> **Extracted data**
----------------

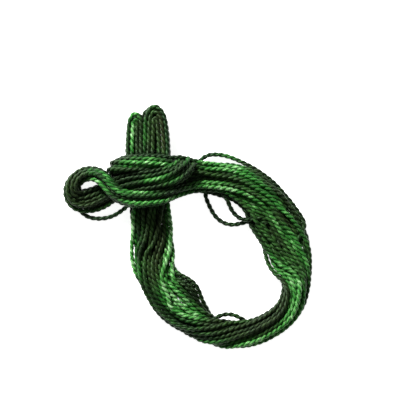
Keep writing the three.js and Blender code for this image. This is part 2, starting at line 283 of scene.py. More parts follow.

----------------

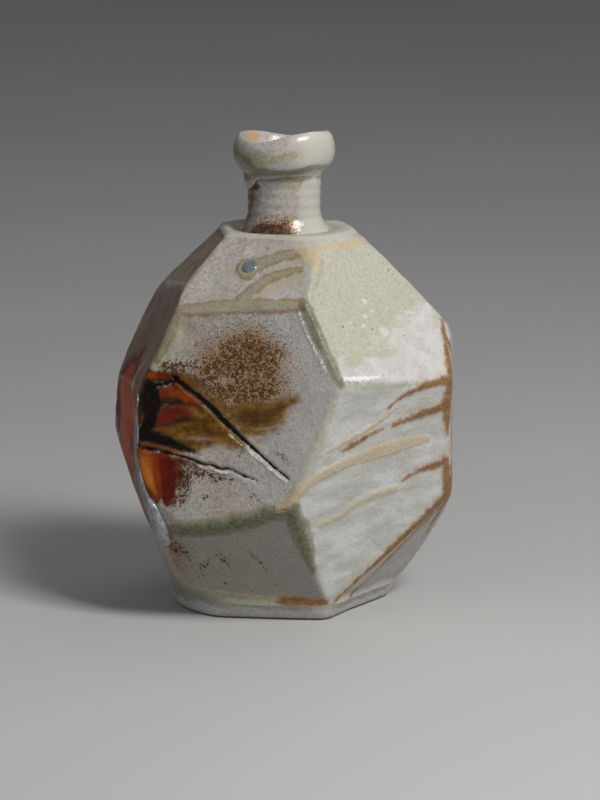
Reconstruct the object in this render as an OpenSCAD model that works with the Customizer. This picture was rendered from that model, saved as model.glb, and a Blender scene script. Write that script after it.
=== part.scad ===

----------------

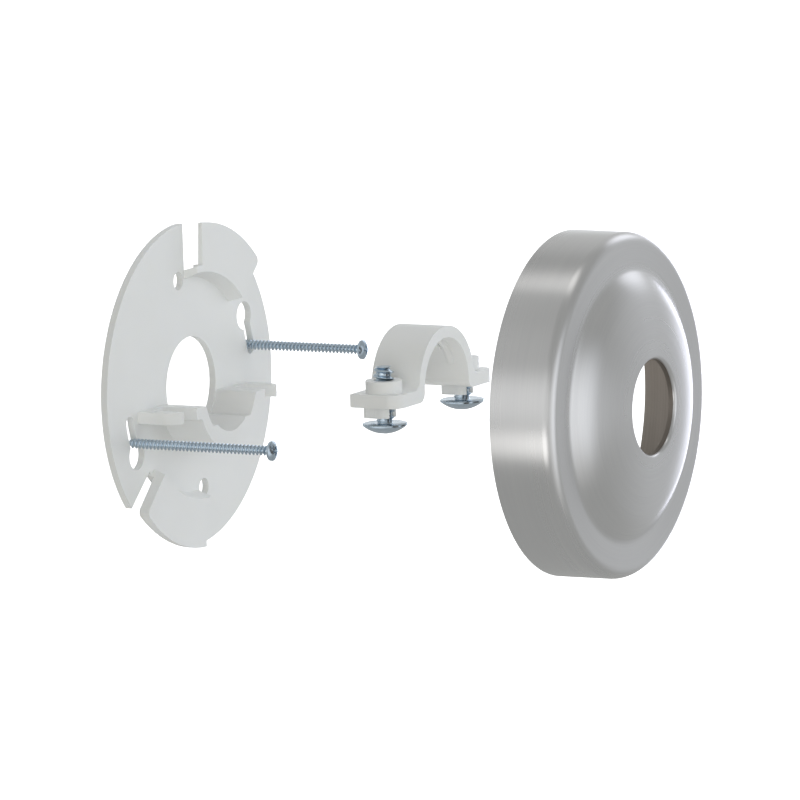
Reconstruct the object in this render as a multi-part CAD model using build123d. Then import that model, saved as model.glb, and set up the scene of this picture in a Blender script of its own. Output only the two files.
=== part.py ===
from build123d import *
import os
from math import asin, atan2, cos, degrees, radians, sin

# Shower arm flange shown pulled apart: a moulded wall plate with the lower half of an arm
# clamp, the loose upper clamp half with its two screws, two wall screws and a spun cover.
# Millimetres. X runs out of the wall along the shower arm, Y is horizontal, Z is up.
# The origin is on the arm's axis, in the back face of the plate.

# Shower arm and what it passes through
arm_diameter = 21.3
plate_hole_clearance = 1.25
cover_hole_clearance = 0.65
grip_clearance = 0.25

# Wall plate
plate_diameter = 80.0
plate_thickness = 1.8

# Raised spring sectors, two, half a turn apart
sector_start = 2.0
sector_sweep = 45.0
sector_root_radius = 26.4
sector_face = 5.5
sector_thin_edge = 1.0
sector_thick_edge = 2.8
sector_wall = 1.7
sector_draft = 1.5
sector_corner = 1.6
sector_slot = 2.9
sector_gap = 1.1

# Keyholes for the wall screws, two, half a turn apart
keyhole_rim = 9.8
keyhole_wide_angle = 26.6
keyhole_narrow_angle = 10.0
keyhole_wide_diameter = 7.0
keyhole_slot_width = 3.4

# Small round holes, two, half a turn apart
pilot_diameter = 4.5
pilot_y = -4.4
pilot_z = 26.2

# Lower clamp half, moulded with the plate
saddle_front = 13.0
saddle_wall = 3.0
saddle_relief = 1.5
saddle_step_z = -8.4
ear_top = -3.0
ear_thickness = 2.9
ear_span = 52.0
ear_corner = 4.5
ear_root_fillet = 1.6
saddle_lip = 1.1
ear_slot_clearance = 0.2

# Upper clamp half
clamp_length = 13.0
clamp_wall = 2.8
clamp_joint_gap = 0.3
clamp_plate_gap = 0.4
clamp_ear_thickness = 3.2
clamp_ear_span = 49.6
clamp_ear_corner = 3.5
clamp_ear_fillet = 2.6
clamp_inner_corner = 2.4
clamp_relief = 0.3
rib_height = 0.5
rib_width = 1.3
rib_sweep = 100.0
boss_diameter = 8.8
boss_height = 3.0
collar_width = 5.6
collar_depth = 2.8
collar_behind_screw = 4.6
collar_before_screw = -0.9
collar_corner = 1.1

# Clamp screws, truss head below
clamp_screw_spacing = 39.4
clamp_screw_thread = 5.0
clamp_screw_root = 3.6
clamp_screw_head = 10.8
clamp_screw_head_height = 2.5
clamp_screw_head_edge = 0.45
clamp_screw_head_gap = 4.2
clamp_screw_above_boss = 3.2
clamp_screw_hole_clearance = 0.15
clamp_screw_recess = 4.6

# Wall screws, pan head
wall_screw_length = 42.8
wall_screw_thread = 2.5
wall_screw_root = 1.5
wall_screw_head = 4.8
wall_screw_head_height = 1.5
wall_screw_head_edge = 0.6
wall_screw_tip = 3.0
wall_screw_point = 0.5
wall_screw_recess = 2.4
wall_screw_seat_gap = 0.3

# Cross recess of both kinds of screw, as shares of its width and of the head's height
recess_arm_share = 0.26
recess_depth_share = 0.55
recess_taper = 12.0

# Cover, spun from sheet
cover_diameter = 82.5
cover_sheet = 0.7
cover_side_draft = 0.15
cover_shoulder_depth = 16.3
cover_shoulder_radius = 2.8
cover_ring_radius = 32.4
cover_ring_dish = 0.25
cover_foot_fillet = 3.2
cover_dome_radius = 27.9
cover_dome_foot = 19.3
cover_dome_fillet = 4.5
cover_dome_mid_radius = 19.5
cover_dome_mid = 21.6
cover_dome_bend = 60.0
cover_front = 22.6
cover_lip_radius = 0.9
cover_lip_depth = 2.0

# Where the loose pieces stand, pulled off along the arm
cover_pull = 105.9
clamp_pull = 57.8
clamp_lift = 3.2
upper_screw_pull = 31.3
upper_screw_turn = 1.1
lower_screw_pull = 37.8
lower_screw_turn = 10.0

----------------

State the count of lines that contain the string "object". Nothing else is needed.

2